By Syndication Washington Post, Japan News-Yomiuri · No Author
These moves come after the mass infection that has occurred on the Diamond Princess cruise ship exposed the limitations of steps taken so far to deal with the outbreak.
"We must take the concerns of the public seriously and further strengthen our efforts," Prime Minister Shinzo Abe said the same day at a meeting of the Novel Coronavirus Response Headquarters at the Prime Minister's Office. All Cabinet ministers attended the meeting.
The enhanced steps specifically include establishing a support system that will enable quarantine officers from around the nation to be assembled during an emergency situation, and crafting a system that enables the National Institute of Infectious Diseases to check a larger volume of samples at once. The countermeasures also included a plan to respond flexibly to cases involving passenger ships such as by refusing to allow passengers and others to disembark.
"All these steps were based on the assumption of a mass infection occurring, like the one that has happened on the cruise ship," a senior government official said.
The number of people infected on the liner has increased to more than 200. One Cabinet minister was unable to conceal his shock at the rising figure, saying, "It's like the virus 'epicenter' of Wuhan in China has shifted across to Japan."
A man from Hong Kong who was later diagnosed with the virus boarded the cruise ship in Yokohama on Jan. 20 and got off in Hong Kong on Jan. 25. Although authorities think the infections spread on the ship before it returned to Yokohama Port on Feb. 3, the government's response to the outbreak has always been one step behind. The reason for this is the "flag state principle" under international law, which holds that the nation in which a ship is registered is responsible for enforcing regulations on the vessel when it is on the open sea.

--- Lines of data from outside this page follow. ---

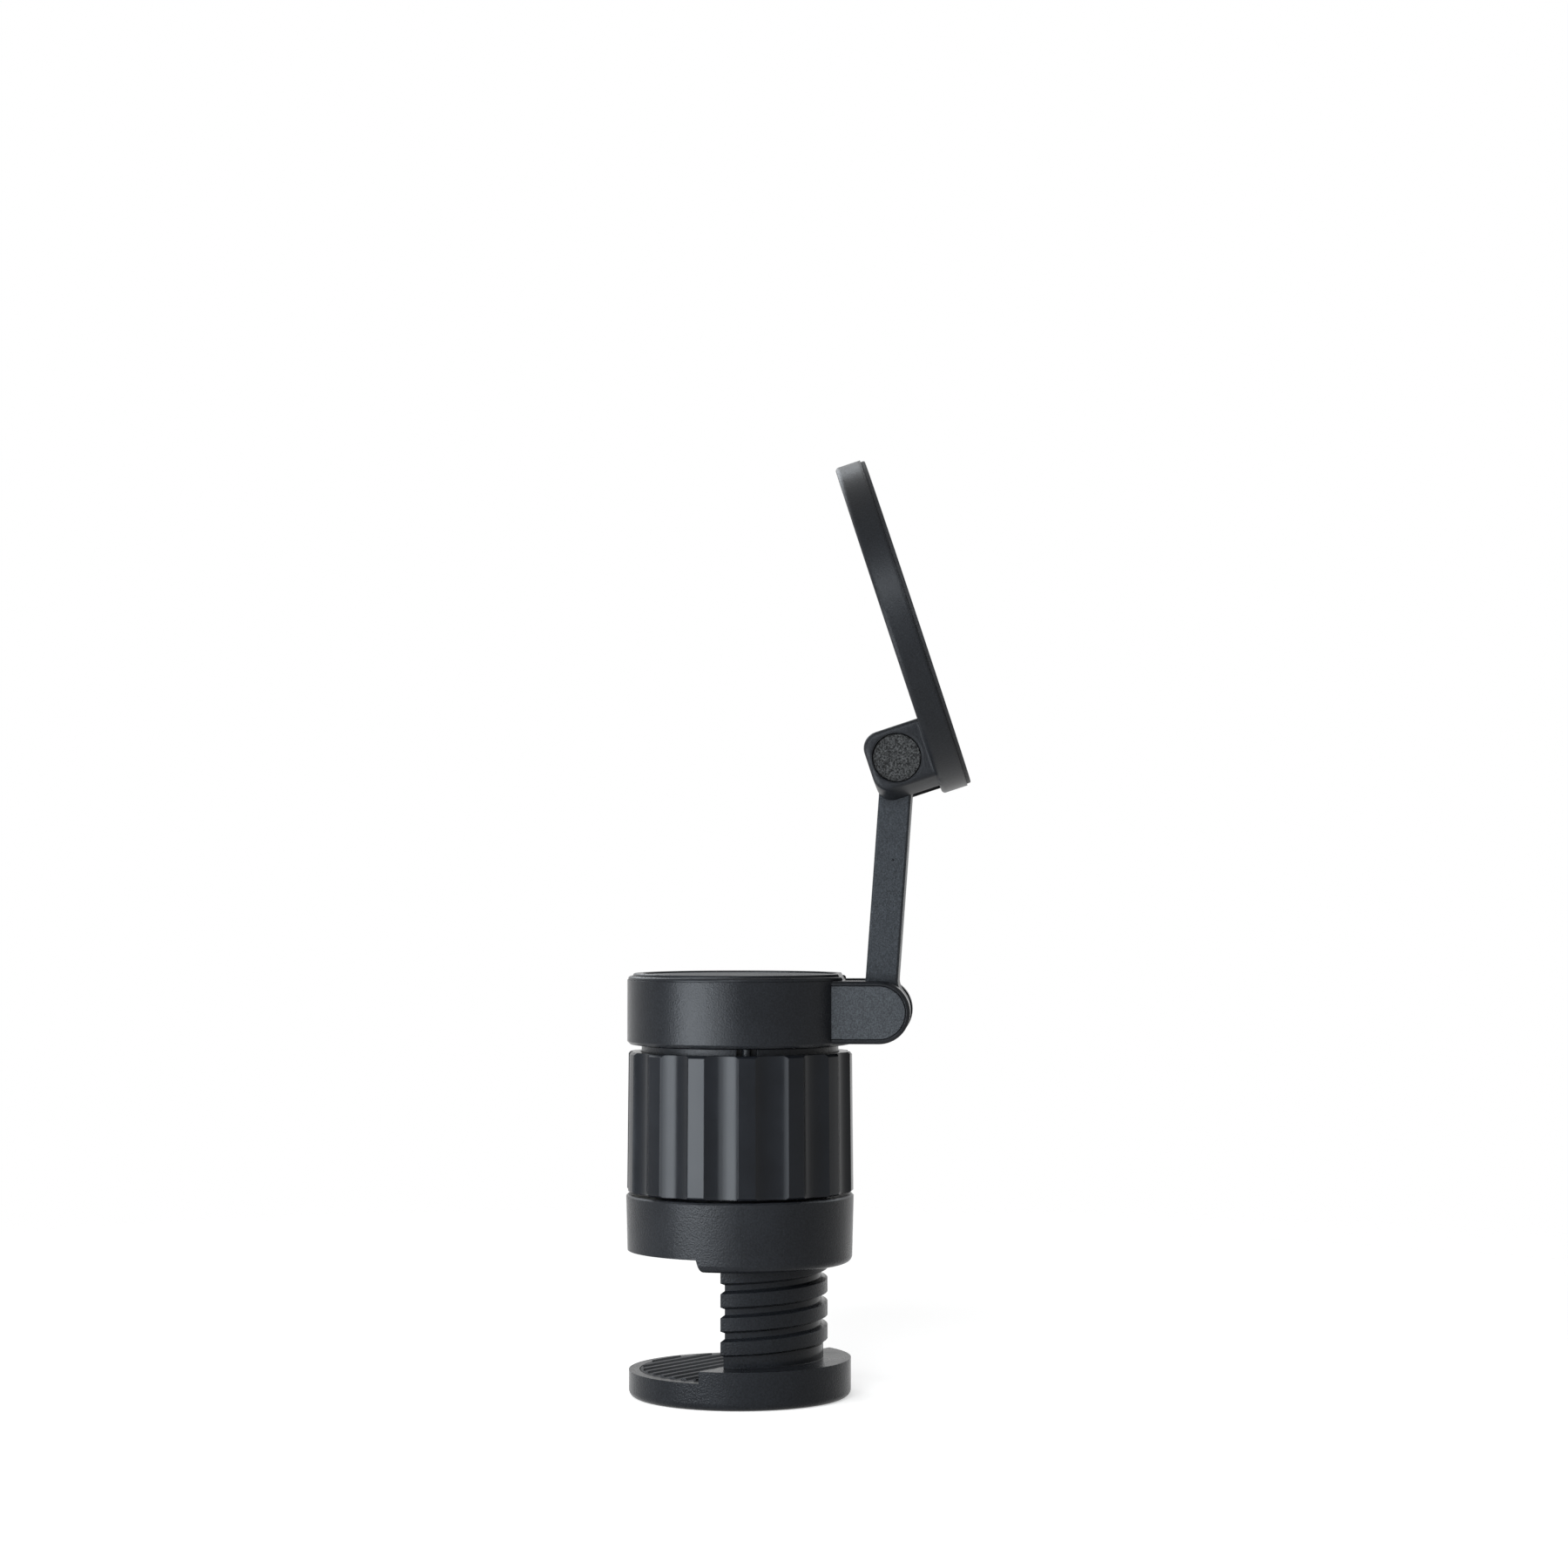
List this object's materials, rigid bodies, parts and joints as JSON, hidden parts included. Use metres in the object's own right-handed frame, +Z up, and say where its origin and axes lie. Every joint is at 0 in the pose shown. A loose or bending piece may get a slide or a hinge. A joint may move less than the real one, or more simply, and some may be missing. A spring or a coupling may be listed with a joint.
{
  "type": "magnetic phone holder",
  "caption": "Desk-clamp phone holder: fluted clamp knob, swivelling hub, hinged arm and a round magnetic disc that a phone sticks to.",
  "frame": {"origin": "on the clamp axis, in the upper jaw's clamping face, where the top of the desk lies", "axes": "+Z up along the clamp axis, +Y into the desk, +X along its edge"},
  "size_m": [0.0583, 0.0597, 0.1525],
  "materials": {
    "body": "fine matte grain",
    "jaw": "fine matte grain, glossier thread roots",
    "knob": "satin",
    "hub": "fine matte grain",
    "cover": "fine matte grain",
    "inlay": "coarse grain",
    "arm": "leather-like moulded grain",
    "disc": "fine matte grain",
    "front_pad": "soft matte silicone",
    "cap": "granular matte",
    "grip": "soft matte silicone",
    "washer": "smooth",
    "magnet": "nickel plated",
    "steel": "plated"
  },
  "bodies": {
    "root": {"upper_jaw": "body", "upper_jaw_pad": "grip", "swivel_plate": "body", "plate_screws": "steel", "swivel_spring": "steel", "swivel_retainer": "steel", "swivel_screw": "steel"},
    "knob": {"knob": "knob"},
    "lower_jaw": {"lower_jaw": "jaw", "lower_jaw_pad": "grip"},
    "hub": {"hub": "hub", "hub_cover": "cover", "cover_inlay": "inlay", "near_ear_plate": "inlay", "far_ear_plate": "inlay", "lower_hinge_pin": "steel", "lower_hinge_nut": "steel"},
    "arm": {"arm": "arm", "lower_hinge_washers": "washer", "upper_hinge_washers": "washer"},
    "disc": {"disc_shell": "disc", "front_pad": "front_pad", "magnet_yoke": "steel", "magnet_ring": "magnet", "upper_hinge_pin": "steel", "upper_hinge_nut": "steel", "near_hinge_cap": "cap", "far_hinge_cap": "cap"}
  },
  "joints": [
    {"name": "knob_turn", "type": "hinge", "parent": "root", "child": "knob", "pos_m": [0, 0, 0.02], "axis": [0, 0, 1], "range_deg": [-757.9, 757.9]},
    {"name": "jaw_slide", "type": "slide", "parent": "root", "child": "lower_jaw", "axis": [0, 0, -1], "range_m": [-0.008, 0.008]},
    {"name": "hub_swivel", "type": "hinge", "parent": "root", "child": "hub", "pos_m": [0, 0, 0.0348], "axis": [0, 0, 1], "continuous": true},
    {"name": "arm_fold", "type": "hinge", "parent": "hub", "child": "arm", "pos_m": [0.01283, -0.01909, 0.03885], "axis": [0.83, 0.5577, 0], "range_deg": [-30, 90]},
    {"name": "disc_tilt", "type": "hinge", "parent": "arm", "child": "disc", "pos_m": [0.0145, -0.02158, 0.0797], "axis": [0.83, 0.5577, 0], "range_deg": [-95, 40]}
  ],
  "couplings": [
    {"joint": "knob_turn", "follows": "jaw_slide", "rad_per_m": 1653.5}
  ]
}
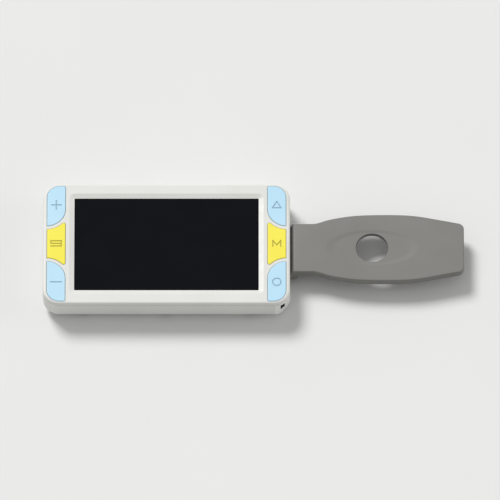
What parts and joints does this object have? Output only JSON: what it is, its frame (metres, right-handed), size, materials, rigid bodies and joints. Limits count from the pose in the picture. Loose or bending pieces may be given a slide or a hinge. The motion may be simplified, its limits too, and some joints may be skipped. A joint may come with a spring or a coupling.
{
  "type": "handheld electronic video magnifier",
  "caption": "Handheld electronic magnifier for low vision: a flat case with a wide display between large keys, a rear camera and a fold-out handle.",
  "frame": {"origin": "middle of the base of the box round the whole magnifier with its handle folded out, on the plane its feet rest on", "axes": "+X along the length, from the case to the end of the handle; +Y towards the top side of the display; +Z out of the display"},
  "size_m": [0.2534, 0.0822, 0.0193],
  "materials": {
    "case_plastic": "fine satin off-white moulding",
    "key_blue": "satin pale blue moulding",
    "key_yellow": "satin yellow moulding",
    "handle_plastic": "satin warm grey moulding",
    "display_glass": "gloss black window",
    "panel_glass": "dark display glass",
    "panel_metal": "pressed sheet",
    "foam": "soft black foam",
    "board_green": "solder mask",
    "chip_black": "moulded epoxy",
    "switch_black": "moulded nylon",
    "switch_stem": "moulded nylon",
    "flex": "amber film",
    "socket_white": "moulded nylon",
    "battery_wrap": "wrapped metal-skinned cell",
    "lead_red": "insulated wire",
    "lead_black": "insulated wire",
    "screw_steel": "plated",
    "pin_steel": "ground",
    "pin_black": "blackened",
    "washer": "wear-resistant polymer",
    "socket_metal": "nickel plated",
    "socket_black": "moulded",
    "lamp": "clear light pipe",
    "camera_black": "moulded",
    "lens": "coated glass",
    "camera_pane": "clear pane",
    "foot_rubber": "soft grey rubber"
  },
  "bodies": {
    "case": {"front_cover": "case_plastic", "rear_shell": "case_plastic", "display_window": "display_glass", "display_gasket": "foam", "lcd_glass": "panel_glass", "lcd_frame": "panel_metal", "lcd_flex": "flex", "lcd_connector": "socket_white", "main_board": "board_green", "processor": "chip_black", "memory_chip": "chip_black", "power_chip": "chip_black", "board_parts": "chip_black", "buzzer": "switch_black", "left_key_board": "board_green", "right_key_board": "board_green", "switch_housings": "switch_black", "battery": "battery_wrap", "battery_foam": "foam", "battery_lead_red": "lead_red", "battery_lead_black": "lead_black", "battery_plug": "socket_white", "camera_board": "board_green", "lens_holder": "camera_black", "lens_barrel": "camera_black", "camera_lens": "lens", "camera_window": "camera_pane", "camera_lamps": "lamp", "camera_flex": "flex", "camera_connector": "socket_white", "camera_screws": "screw_steel", "board_screws": "screw_steel", "case_screws": "screw_steel", "usb_port": "socket_metal", "usb_tongue": "socket_black", "av_jack": "socket_black", "charge_lamp": "lamp", "rubber_feet": "foot_rubber", "strap_post": "pin_black", "strap_eyelet": "socket_black", "hinge_pin": "pin_steel", "hinge_washers": "washer"},
    "handle_arm": {"handle": "handle_plastic"},
    "key_plus_body": {"key_plus": "key_blue", "stem_plus": "switch_stem"},
    "key_freeze_body": {"key_freeze": "key_yellow", "stem_freeze": "switch_stem"},
    "key_minus_body": {"key_minus": "key_blue", "stem_minus": "switch_stem"},
    "key_colour_body": {"key_colour": "key_blue", "stem_colour": "switch_stem"},
    "key_mode_body": {"key_mode": "key_yellow", "stem_mode": "switch_stem"},
    "key_power_body": {"key_power": "key_blue", "stem_power": "switch_stem"}
  },
  "joints": [
    {"name": "handle_fold", "type": "hinge", "parent": "case", "child": "handle_arm", "pos_m": [0.0184, 0, 0.00752], "axis": [0, 1, 0], "range_deg": [0, 180]},
    {"name": "press_plus", "type": "slide", "parent": "case", "child": "key_plus_body", "axis": [0, 0, -1], "range_m": [0, 0.0004], "stiffness_N_per_m": 2500},
    {"name": "press_freeze", "type": "slide", "parent": "case", "child": "key_freeze_body", "axis": [0, 0, -1], "range_m": [0, 0.0004], "stiffness_N_per_m": 2500},
    {"name": "press_minus", "type": "slide", "parent": "case", "child": "key_minus_body", "axis": [0, 0, -1], "range_m": [0, 0.0004], "stiffness_N_per_m": 2500},
    {"name": "press_colour", "type": "slide", "parent": "case", "child": "key_colour_body", "axis": [0, 0, -1], "range_m": [0, 0.0004], "stiffness_N_per_m": 2500},
    {"name": "press_mode", "type": "slide", "parent": "case", "child": "key_mode_body", "axis": [0, 0, -1], "range_m": [0, 0.0004], "stiffness_N_per_m": 2500},
    {"name": "press_power", "type": "slide", "parent": "case", "child": "key_power_body", "axis": [0, 0, -1], "range_m": [0, 0.0004], "stiffness_N_per_m": 2500}
  ]
}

Consequently, Britain's laws applied to the British-flagged Diamond Princess - and the Japanese government could not legally issue instructions to the liner - until it arrived in Japanese territorial waters. According to sources, even after the World Health Organization declared a global health emergency on Jan. 30, parties and other events were held on the cruise ship, suggesting that measures taken to prevent the virus from spreading were insufficient.
The Health, Labor and Welfare Ministry decided, after 10 people on the ship tested positive for the virus on Feb. 5, to demand that all passengers stay in their cabins for two weeks in principle. The government's initial response, according to a senior official of the ruling coalition party Komeito, was "blunted" by a system in which quarantine inspections were not sufficient and medical facilities were not equipped to accept so many people.
World is watching
The nation's first confirmed death because of the coronavirus on Thursday has made the government nervous about how the international community will react.
Since the virus was confirmed to have infected people in Japan, four Pacific island nations including Samoa have restricted entry to people traveling from Japan. According to Russian media, a Russian Foreign Ministry spokesperson blasted Japan during a radio program on Monday, saying the nation's response had been "chaotic" and "ad hoc."
Chief Cabinet Secretary Yoshihide Suga hit back at those claims on Thursday. "We are staying in very close contact with the embassies and other channels of affected nations, such as Russia, and we have carefully explained the steps taken," Suga said at a press conference. "We have thoroughly implemented measures to combat the virus."